This is one of those stories that I first read and then dismissed as being lightweight with little substance. Several days later I was still thinking about it, and I began to realize that perhaps it really isn't that lightweight.
It's a tale about Cecy, who, at the age of seventeen, told her folks that she wanted "to be in love."
Her parents responded, "Remember, you're remarkable. Our whole family is odd and remarkable. We can't mix or marry with ordinary folk. We'd lose our magical powers if we did. You wouldn't want to lose your ability to 'travel' by magic, would you? Then be careful. Be careful!"

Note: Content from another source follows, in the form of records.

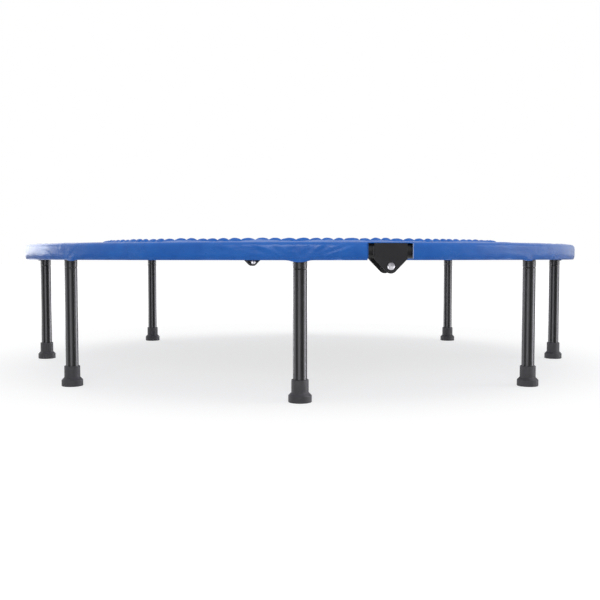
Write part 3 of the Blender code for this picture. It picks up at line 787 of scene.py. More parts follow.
# %% Leg washers
WASHER_RADIUS = 11.3 * MM
deselect_all()
bpy.ops.mesh.primitive_cylinder_add(
    vertices=40, radius=WASHER_RADIUS, depth=1.2 * MM, location=(0.0, -LEG_CIRCLE, SEAM_HEIGHT))
washer = fresh("washer")
edit(washer)
pick_faces(washer, lambda centre, normal: abs(normal.z) > 0.9)
bpy.ops.mesh.inset(thickness=WASHER_RADIUS - BORE_RADIUS)
pick_faces(washer, lambda centre, normal: abs(normal.z) > 0.9
           and (centre.xy - Vector((0.0, -LEG_CIRCLE))).length < 1 * MM)
bpy.ops.mesh.bridge_edge_loops()
recalculate(done(washer))
dress(washer, seam_rubber, 0.3 * MM, 50)
at_each_leg(washer, "seam_washer", "leg_washer", "washer")

# %% [markdown]
# A leg is a tube with a plug welded into its top and a threaded stud standing on it. The stud is
# a cylinder whose upright edges are subdivided into fine steps, and each corner is then moved in
# or out along a helix of 1.5 mm pitch, which gives a real screw thread that unwinds as the leg
# turns.

# %% Legs
THREAD_PITCH = 1.5 * MM
STUD_LENGTH = 15.5 * MM
LEG_BOTTOM = 5.3 * MM
leg_top = SEAM_HEIGHT - HALF_SEAM
deselect_all()
bpy.ops.mesh.primitive_cylinder_add(
    vertices=40, radius=LEG_RADIUS, depth=leg_top - LEG_BOTTOM,
    location=(0.0, -LEG_CIRCLE, (leg_top + LEG_BOTTOM) / 2))
leg = fresh("leg")
edit(leg)
pick_faces(leg, lambda centre, normal: normal.z > 0.9)
for inset, rise in ((1.6 * MM, -0.25 * MM), (0.4 * MM, 0.25 * MM)):
    bpy.ops.mesh.inset(thickness=inset)
    bpy.ops.mesh.extrude_region_move(TRANSFORM_OT_translate={"value": (0.0, 0.0, rise)})
done(leg)
round_edges(leg, 0.4 * MM, 2, 60)
coat(leg, powder_coat)
bpy.ops.mesh.primitive_cylinder_add(
    vertices=24, radius=5 * MM, depth=STUD_LENGTH,
    location=(0.0, -LEG_CIRCLE, leg_top + STUD_LENGTH / 2))
stud = fresh("stud")
edit(stud, "EDGE")
pick_edges(stud, lambda a, b: abs(a.z - b.z) > 1 * MM)
bpy.ops.mesh.subdivide(number_cuts=61)
done(stud)
for vert in stud.data.vertices:
    x, y, up = vert.co.x, vert.co.y + LEG_CIRCLE, vert.co.z - leg_top
    phase = (up / THREAD_PITCH - math.atan2(y, x) / (2 * math.pi)) % 1.0
    depth = 0.85 * MM * min(1.0, max(0.0, abs(2 * phase - 1) * 1.5 - 0.25))
    taper = 0.7 * MM * max(0.0, up / MM - 14.3) / 1.2
    scale = (4.95 * MM - max(depth, taper)) / math.hypot(x, y)
    vert.co.x, vert.co.y = x * scale, y * scale - LEG_CIRCLE
coat(stud, zinc)
leg = join([leg, stud], "leg")
smooth(leg, 40, weighted=True)
at_each_leg(leg, "leg", "leg_tube", "leg")

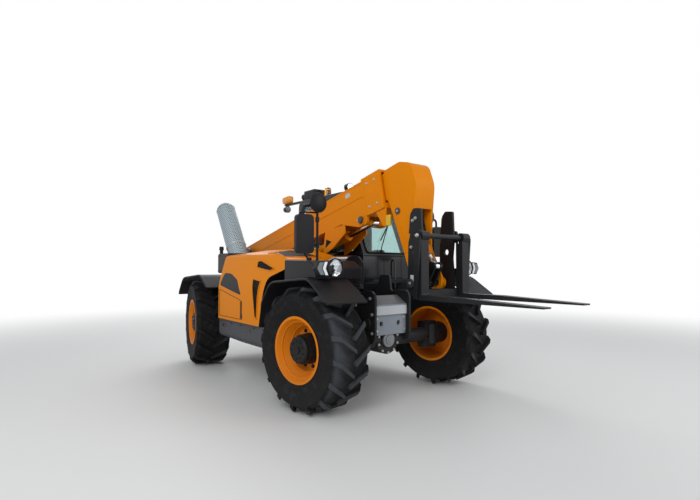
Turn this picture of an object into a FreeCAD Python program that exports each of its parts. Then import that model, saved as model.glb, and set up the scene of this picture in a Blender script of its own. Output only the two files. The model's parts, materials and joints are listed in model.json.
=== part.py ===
import FreeCAD, Part
import os
from math import cos, hypot, pi, radians, sin, tan

# A four-wheel-drive, four-wheel-steer telehandler with a two-section boom, its cab on the left and its
# engine on the right. Millimetres, +X forward, +Y left, +Z up. Everything is laid out with the front axle
# at X = 0 and the floor at Z = 0, and written out with the origin under the middle of the machine.

# Running gear
WHEELBASE = 2850.0
TRACK = 1890.0
TYRE_R = 610.0
TYRE_W = 460.0
LUG_H = 46.0
LUGS = 16
BEAD_R = 306.0
RIM_W = 430.0
RIM_FLANGE_R = 325.0
RIM_WALL = 12.0
DISH_DEPTH = 175.0
HUB_R = 150.0
HUB_OUT = 105.0
SPINDLE_R = 55.0
KINGPIN_Y = 770.0
KINGPIN_R = 30.0
KNUCKLE_R = 88.0
KNUCKLE_H = 115.0
BEAM_R = 84.0
STEER_FRONT = 9.0
STEER_REAR = -10.0

# Chassis
RAIL_Y = 235.0
RAIL_T = 30.0
FRAME_TOP = 1000.0
EAR_FRONT = 80.0
EAR_REAR = -270.0
EAR_TOP = 1130.0
POST_REAR = -280.0
POST_FRONT = -150.0
POST_TOP = 1315.0
TOWER_TOP = 1710.0
FACE_PLATE_X = 95.0
FACE_PLATE_T = 30.0
PIN_CLEAR = 0.3
SEAT_GAP = 0.3
RAIL_OUT = RAIL_Y + RAIL_T + SEAT_GAP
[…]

Cecy's way of traveling was unique, as least for normal humans anyway. She could "sleep in moles through the winter, in the warm earth." She could "live in anything at all--a pebble, a crocus, or a praying mantis." She could leave her "plain, bony body behind" and enter into anything she wanted. She then decides that if she can't be in love in her own body, then she will be in love in someone else's body, sort of a courtship by proxy , I guess.
She enters the mind of Ann Leary, a young woman, and influences her to go to the dance with a handsome young man. The poor fellow becomes confused because while Cecy is in control, she appears to want to be with him, but when Cecy relaxes, Ann takes control and behaves as though she wishes he would go away.
It's clear that Cecy isn't happy being Cecy with magical powers. She just wants to be like everybody else. She'd give up her powers if only he would love her.
It's a "grass is greener on the other side" story. But, what is on her side? She has the power to travel freely without restriction, to enter into the minds of all possible creatures on this planet, and that includes non-living creatures also. She is willing to give that up for love with a normal human being. I wonder how many readers would make this deal. One point isn't clear to me: why does she, for some reason, exclude those of her own kind. After all, her parents have magical powers also. Perhaps it's because she wants "to be in love" now, and there are none of her kind in the vicinity.
Is there something immature in wanting simply "to be in love"? Shouldn't being in love come as a consequence of meeting that special person? Does she really understand what is meant by being in love?
Another part of the story seems to be the lesson that one can't have it all, in spite of the advertisements, self-help gurus, and political pundits who promise everything for everybody. To quote another SF writer, "TANSTAAFL" That's Robert A. Heinlein's famous dictum, "There ain't no such thing as a free lunch."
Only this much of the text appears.